I work on a transport service so I have a different partner every shift, The partner I had the other day she and I had never worked together and was our first time to meet each other.  We were on a call and at the hospital about to go in and pick our patient up.  I back the truck up and she gets out and starts unloading the stretcher and forgets how close we parked to those concrete barriers, and the stretcher has an O2 tank at the foot of it, so goes to pull it out and forgot the pole was behind her. Well the stretcher and O2 tank hit her stomach and knock the breath out of her.  When she said she felt like she was gonna black out I was like great the ER will have another patient. lol.  She was ok after resting and laying down for a few minutes.  Then during all that my belt holding my "action/adventure" pants, snapped and was not repairable.  So the only thing I could find on the truck was some oxygen tubing so I pulled it off the NRB mask and run it through my belt loops and tie it at the front then cut the ends of so I can attempt to hide it. After we completed the call we went and got me a new belt!!   My partner that day and I both cracked up the entire shift.  Good thing we only had that one call the entire 12 hr shift.


----------



## lex (Dec 15, 2010)

When you can look  back at the day and laugh you know it must have been an okay kind of day!

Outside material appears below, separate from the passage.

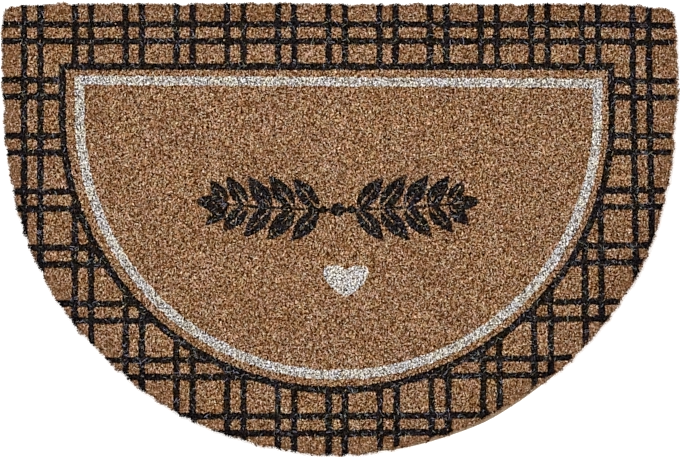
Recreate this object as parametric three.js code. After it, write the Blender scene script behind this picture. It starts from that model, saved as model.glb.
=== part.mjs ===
// Half-round coir doormat, lying flat: upright coir bristles standing in a thin vinyl sheet.
//
// Millimetres, +Z up. The underside lies on z = 0 and the origin is under the middle of the mat's box.
// +Y is towards the long straight edge, the one that goes against the door, and +X is to its right.

import * as THREE from 'three';
import { mergeVertices } from 'three/addons/utils/BufferGeometryUtils.js';

// Driving sizes of the whole mat, 600 mm wide over its sides
const THICKNESS = 15;
const ARC_RADIUS = 297.7; // of the round front edge, a half circle
const BAND = 103; // from the half circle's centre back to the straight edge

// The vinyl sheet
const BASE_THICKNESS = 2.2;
const BASE_INSET = 1.1; // how far the sheet's edge stays inside the splayed bristles
const SEAT_GAP = 0.3; // between the sheet and the solid that stands for the bristles

// The outline behind the half circle, from the straight edge to the half circle's end on the left, and
// on from its other end on the right. Each row is a curve's handle, where it has one, and its end.
// The straight edge falls off towards both corners, more so on the right, and the sides bulge a little.
const LEFT_BACK = [
  { to: [-262, 103] },
  { by: [-275, 102], to: [-288, 101.5] },
  { by: [-299, 101.3], to: [-300.2, 90] },
  { by: [-301.2, 40], to: [-297.7, 0] },
];
const RIGHT_BACK = [
  { by: [301, 30], to: [299.4, 56] },
  { by: [298.2, 72], to: [296.6, 88] },
  { by: [295.4, 100.2], to: [285, 100.1] },
  { by: [266, 99.9], to: [256, 102.3] },
  { to: [212, 103] },
];

// Pitch of the points of each loop
const RIM_PITCH = 3.9;
const CUT_PITCH = 8;
const TOP_PITCH = 13;

// Stretches where the cut wandered from the half circle. at is the middle of the stretch in degrees
// round it, from the left side over the front to the right side. half is half its length in degrees.
const WANDERS = [
  { at: 12, half: 10, out: -0.7 },
  { at: 25, half: 8, out: 0.3 },
  { at: 46, half: 9, out: -1.1 },
  { at: 57, half: 9, out: -0.2 },
  { at: 75, half: 11, out: -0.8 },
  { at: 94, half: 9, out: -0.6 },
  { at: 108, half: 10, out: -0.9 },
  { at: 125, half: 12, out: -1.5 },
  { at: 138, half: 9, out: -1.7 },
  { at: 146, half: 6, out: -0.8 },
  { at: 154, half: 8, out: 0.5 },
  { at: 168, half: 9, out: -1.3 },
  { at: 178, half: 7, out: -0.9 },
];

// The stretch at the front right where the pile is drawn in and bares the edge of the sheet
const BARED = { at: 118, half: 15, in: 3.0 };

// Tufts that stand in and out along the rim: how many go round it, and how far they stand out
const RIM_TUFTS = [
  { round: 44, out: 0.33 },
  { round: 70, out: 0.3 },
  { round: 104, out: 0.46 },
  { round: 151, out: 0.27 },
  { round: 209, out: 0.3 },
];

// The pile's edge in section, from the sheet up. z is a share of the pile's height.
const EDGE_SECTION = [
  { name: 'root', inset: 0.9, z: 0 },
  { name: 'belly', inset: 0, z: 0.55 },
  { name: 'shoulder', inset: 0.7, z: 0.86 },
];
const CROWN_INSET = 3.4; // where the round shoulder meets the brushed top

// Slow swells of the brushed top: the pitch of each along X and along Y, and its height
const SWELLS = [
  { alongX: 61, alongY: 83, high: 0.16 },
  { alongX: -37, alongY: 44, high: 0.14 },
  { alongX: 26, alongY: 31, high: 0.12 },
];

const TURN = 2 * Math.PI;
const MIDDLE = new THREE.Vector2(0, (BAND - ARC_RADIUS) / 2);

// The outline as a path, counter-clockwise from the middle of the straight edge.
// The half circle's centre is at y = 0 here. inset makes the outline smaller all round.
function outlinePath(inset) {
  const path = new THREE.Path();
  const inward = ([x, y]) => [x - Math.sign(x) * inset, y * (1 - inset / BAND)];
  const follow = ({ by, to }) => {
    if (by) path.quadraticCurveTo(...inward(by), ...inward(to));
    else path.lineTo(...inward(to));
  };
  path.moveTo(0, BAND - inset);
  LEFT_BACK.forEach(follow);
  path.absarc(0, 0, ARC_RADIUS - inset, Math.PI, TURN, false);
  RIGHT_BACK.forEach(follow);
  path.closePath();
  return path;
}

// A smooth bump along the half circle: 1 at the middle of a row's stretch, 0 at its ends and beyond
function bump(point, row) {
  const turned = 270 + THREE.MathUtils.radToDeg(Math.atan2(point.y, point.x));
  const degrees = THREE.MathUtils.euclideanModulo(turned, 360) - 90;
  const off = Math.abs(degrees - row.at) / row.half;
  return off < 1 ? 0.5 + 0.5 * Math.cos(Math.PI * off) : 0;
}

// How far the die's cut wanders out at a point of the outline
function cutReach(point) {
  return WANDERS.reduce((sum, row) => sum + row.out * bump(point, row), 0);
}

// How far the bristles reach at a point that lies at the share u of the way round the rim
function pileReach(point, u) {
  const tufts = RIM_TUFTS.reduce((sum, row, k) => sum + row.out * Math.sin(TURN * row.round * u + k), 0);
  return cutReach(point) + tufts - BARED.in * bump(point, BARED);
}

// One loop of points at a share of the way between the middle of the mat and the outline.
// reach moves each point out along the outline's own normal.
function loop({ inset, reach, count, share = 1 }) {
  const path = outlinePath(inset);
  const points = [];
  for (let k = 0; k < count; k += 1) {
    const u = k / count;
    const point = path.getPointAt(u);
    const tangent = path.getTangentAt(u);
    const out = reach(point, u);
    point.add(new THREE.Vector2(tangent.y, -tangent.x).multiplyScalar(out));
    points.push(point.sub(MIDDLE).multiplyScalar(share));
  }
  return points;
}

// How many points a pitch apart go round the outline
function countAt(pitch, share = 1) {
  return Math.round((outlinePath(0).getLength() * share) / pitch);
}

// Height of the brushed top over a point. No swell rises above the mat's thickness.
function topHeight(point) {
  return SWELLS.reduce((height, row) => {
    const phase = TURN * (point.x / row.alongX + point.y / row.alongY);
    return height + row.high * (Math.sin(phase) - 1);
  }, THICKNESS);
}

// Collects the triangles of a closed skin. Loops are counter-clockwise seen from above.
class Skin {
  constructor() {
    this.places = [];
  }

  face(a, b, c) {
    this.places.push(...a, ...b, ...c);
  }

  // The band between two loops, whose points are counted evenly from the same start.
  // Each step moves on along whichever loop is behind, so the triangles stay even.
  band(outer, inner) {
    let i = 0;
    let j = 0;
    while (i < outer.length || j < inner.length) {
      const here = outer[i % outer.length];
      const there = inner[j % inner.length];
      if ((i + 1) * inner.length <= (j + 1) * outer.length) {
        i += 1;
        this.face(here, outer[i % outer.length], there);
      } else {
        j += 1;
        this.face(here, inner[j % inner.length], there);
      }
    }
  }

  // The fan that closes a small loop over its middle
  fan(ring, tip) {
    ring.forEach((place, k) => this.face(place, ring[(k + 1) % ring.length], tip));
  }

  // The flat area inside a loop, facing up or down
  plate(ring, up) {
    const flat = ring.map(([x, y]) => new THREE.Vector2(x, y));
    for (const [a, b, c] of THREE.ShapeUtils.triangulateShape(flat, [])) {
      if (up) this.face(ring[a], ring[b], ring[c]);
      else this.face(ring[a], ring[c], ring[b]);
    }
  }

  geometry() {
    const loose = new THREE.BufferGeometry();
    loose.setAttribute('position', new THREE.Float32BufferAttribute(this.places, 3));
    const whole = mergeVertices(loose, 1e-4);
    whole.computeVertexNormals();
    return whole;
  }
}

// The pile: its edge section carried round the rim, then ever smaller loops across the brushed top
function coirPile() {
  const floor = BASE_THICKNESS + SEAT_GAP;
  const tall = THICKNESS - floor;
  const count = countAt(RIM_PITCH);
  const onTop = (point) => [point.x, point.y, topHeight(point)];
  const rings = EDGE_SECTION.map(({ inset, z }) => {
    const points = loop({ inset, reach: pileReach, count });
    return points.map((point) => [point.x, point.y, floor + tall * z]);
  });
  rings.push(loop({ inset: CROWN_INSET, reach: pileReach, count }).map(onTop));

  const steps = Math.round((BAND + ARC_RADIUS) / 2 / TOP_PITCH);
  for (let k = steps - 1; k > 0; k -= 1) {
    const share = k / steps;
    const around = { inset: CROWN_INSET, reach: cutReach, count: countAt(TOP_PITCH, share), share };
    rings.push(loop(around).map(onTop));
  }

  const skin = new Skin();
  skin.plate(rings[0], false);
  for (let k = 1; k < rings.length; k += 1) skin.band(rings[k - 1], rings[k]);
  skin.fan(rings.at(-1), onTop(new THREE.Vector2(0, 0)));
  return skin.geometry();
}

// The vinyl sheet: a flat plate with a plain cut edge
function vinylBase() {
  const cut = loop({ inset: BASE_INSET, reach: cutReach, count: countAt(CUT_PITCH) });
  const low = cut.map((point) => [point.x, point.y, 0]);
  const high = cut.map((point) => [point.x, point.y, BASE_THICKNESS]);
  const skin = new Skin();
  skin.band(low, high);
  skin.plate(high, true);
  skin.plate(low, false);
  return skin.geometry();
}

const coir = new THREE.MeshStandardMaterial({ color: 0x906d50, roughness: 0.95, metalness: 0 });
const vinyl = new THREE.MeshStandardMaterial({ color: 0xa98a66, roughness: 0.6, metalness: 0 });

const mat = new THREE.Group();

const pile = new THREE.Mesh(coirPile(), coir);
pile.name = 'coir_pile';
mat.add(pile);

const base = new THREE.Mesh(vinylBase(), vinyl);
base.name = 'vinyl_base';
mat.add(base);

// The origin goes under the middle of the box
const middle = new THREE.Box3().setFromObject(mat).getCenter(new THREE.Vector3());
mat.position.set(-middle.x, -middle.y, 0);

export default mat;
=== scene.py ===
"""Blender scene of a half-round coir doormat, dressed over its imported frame.

The real mat is a thin vinyl sheet with upright coir bristles set in it. The bristles are brushed and
trimmed level, so from above they are a close crowd of short fibre ends lying every way, over a dark bed.
A dark window check, a half-moon frame line, a leaf garland, a pale frame and a pale heart are printed on
the fibres.

Everything is in metres in the frame's own place: +Z is up and +Y is towards the straight edge. The mat's
lengths are written with MM, or else are plain millimetres that MM turns into metres where they are used.
"""

from __future__ import annotations

import logging
import math
from dataclasses import dataclass, replace
from enum import Enum

import bpy
import numpy as np
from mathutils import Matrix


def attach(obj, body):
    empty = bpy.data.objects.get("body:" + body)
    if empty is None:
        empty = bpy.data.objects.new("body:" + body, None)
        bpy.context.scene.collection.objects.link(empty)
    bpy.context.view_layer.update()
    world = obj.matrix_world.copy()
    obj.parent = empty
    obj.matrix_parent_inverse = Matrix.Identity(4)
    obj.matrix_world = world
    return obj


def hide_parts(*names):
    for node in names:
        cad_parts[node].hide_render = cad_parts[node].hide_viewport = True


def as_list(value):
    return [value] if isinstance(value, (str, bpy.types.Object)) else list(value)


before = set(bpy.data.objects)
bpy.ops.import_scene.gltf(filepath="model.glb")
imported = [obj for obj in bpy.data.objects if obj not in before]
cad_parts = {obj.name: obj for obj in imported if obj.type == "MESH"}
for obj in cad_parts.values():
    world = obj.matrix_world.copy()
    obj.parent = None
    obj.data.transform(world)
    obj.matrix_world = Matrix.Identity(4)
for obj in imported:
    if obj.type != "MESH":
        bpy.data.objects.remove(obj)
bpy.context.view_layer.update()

MM = 0.001
TURN = 2 * math.pi
WELL_INSIDE = 50 * MM
NEAR_BACK = (150 * MM, 185 * MM)
FAR_OFF_INK = 9.0

Array = np.ndarray
Draws = np.random.Generator
Piece = bpy.types.Object
Material = bpy.types.Material
Node = bpy.types.Node
Socket = bpy.types.NodeSocket
Colour = tuple[float, float, float]
Stops = tuple[tuple[float, Colour], ...]
Pairs = tuple[tuple[float, float], ...]

log = logging.getLogger("doormat")


class Slot(Enum):
    """The record's material slots."""

    COIR = "coir"
    VINYL = "vinyl"


# Arrays


def clipped(values: Array) -> Array:
    """The values, held between 0 and 1."""
    return np.clip(values, 0.0, 1.0)


def eased(share: Array) -> Array:
    """A share with a gentle start and end: 3t^2 - 2t^3."""
    return share * share * (3 - 2 * share)


def units(plan: Array) -> Array:
    """Each row of X and Y brought to a length of 1."""
    return plan / np.hypot(*plan.T)[:, None]


def left_of(plan: Array) -> Array:
    """Each row of X and Y turned a quarter turn to the left."""
    return np.column_stack([-plan[:, 1], plan[:, 0]])


def level(plan: Array) -> Array:
    """Each row of X and Y with a Z of 0."""
    return np.column_stack([plan, np.zeros(len(plan))])


def headings(angle: Array) -> Array:
    """The unit X and Y of each angle from +X."""
    return np.column_stack([np.cos(angle), np.sin(angle)])


# Shader graphs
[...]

And I can assure you you are not the first person to have had to find creative ways of holding up your pants mid-call. Though I think the best I've seen was a chain of tourniquets tied together, very creative pulling out the oxygen tubing!


----------



## Epi-do (Dec 15, 2010)

It could have been worse...

A few years ago, my partner & I went to move a patient and suddenly we heard a loud rrrriiiiiipppp!  My partner ripped out his pants.  Fortunately he had his jacket on and was able to tie it around his waist.  Because of where his pants had ripped though, he had to have the jacket hanging across his lap, like an apron.  We also delivered our patient & quickly went across the street to the uniform shop so he could get a new pair.


----------



## johnrsemt (Dec 16, 2010)

Thanks Epi,   I had forgotten about that one.   

   needed a good laugh today.      I have never ripped a pair of EMS pants on a call somewhere that can be repaired like a seam..


----------



## ZombieEMT (Jan 13, 2011)

Nothing beats falling on a patient, kind of funny that it happened, not funny that I fell on a patient. In our agency we sometimes have ambulances running with four EMTs, which is the Duty Cheif, staff EMT, and two trainees. So already crammed ambulance. In addition we had two medics respond, which in NJ are staffed by hospital rather than being on the truck, and then a patient. All together seven people once ambulance, did not work very well. I got stuck at the foot of the stretcher, standing. Needless to say, our crazy duty cheif hit a bump a little to fast and I fell. Amazingly the patient was pretty cool with it, I guess having an MI made me falling on her rather insignificant.


----------



## cmetalbend (Jan 13, 2011)

Twice during my EMT ride alongs our unit stuck curbs(hard) the first I was in the back sitting beside the patient and thought My hip had just gotten dislocated,,, it blew the far right tire. the second me and a medic were repositioning the rig after a call and another medic was driving. As we left the hospital he cut the turn alttle too close, and wammmmy I was tossed to the other side. He yelled "Curb check" and I was  inclined to say "IT CHECKED OUT FINE"....lol I love this job.


----------